The banks want you to believe their system is the only possible one. That debt-based money is natural. That compound interest is inevitable. That financial crises are acts of God rather than consequences of design.
They're wrong. Money can be created without debt. Value can be exchanged without interest. Assets can be pledged without surrendering them to banks.
The question isn't whether this system can work. The question is whether we have the courage to build it.
The banks created $3.4 trillion 1 in loans in Canada. Every dollar represents someone's debt, someone's interest payment, someone's financial chain. But chains can be broken.
The first BUCK created won't break the banking system. Neither will the millionth. But somewhere between the first and the trillionth, people will realize they don't need banks to create money. They need assets, attestation, and arithmetic.
The banks know this. It's why they fight every alternative currency, every peer-to-peer system, every attempt to separate money creation from debt creation. They know their privilege depends on you not knowing there's an alternative.
Now you know.
The next time you sign a mortgage, remember: the bank isn't lending you money it has. It's creating money from your signature and charging you interest for the privilege. You're not borrowing money; you're creating it. The bank is just taking the credit, literally and figuratively.

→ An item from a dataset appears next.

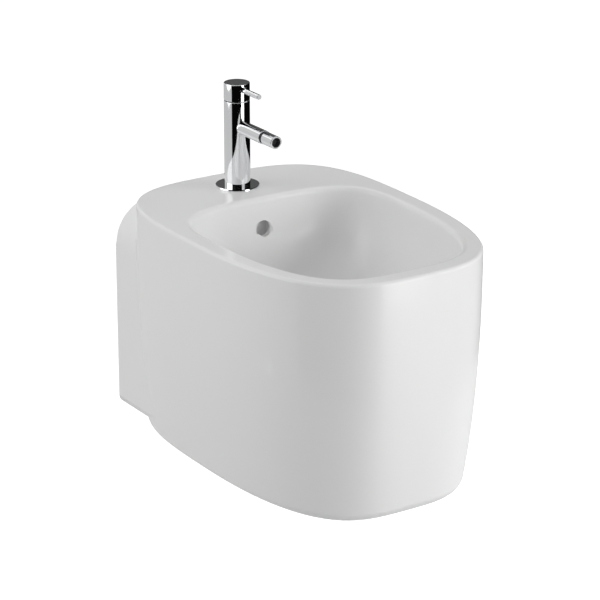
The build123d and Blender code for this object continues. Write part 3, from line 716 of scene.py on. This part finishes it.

The BUCK system says: keep the credit you create. Pay interest only if you choose to borrow from others. Free your assets when you want, not when the bank allows.
This isn't a radical idea. It's a return to the radical idea that money should serve the economy, not rule it. That assets should back currency, not debt. That compound interest is a choice, not a law of nature.
The infrastructure exists. The technology works. The mathematics is sound.
All that's missing is you.
Chartered banks, assets and liabilities; 6% avg. interest on $3.4T debt =~= $200B.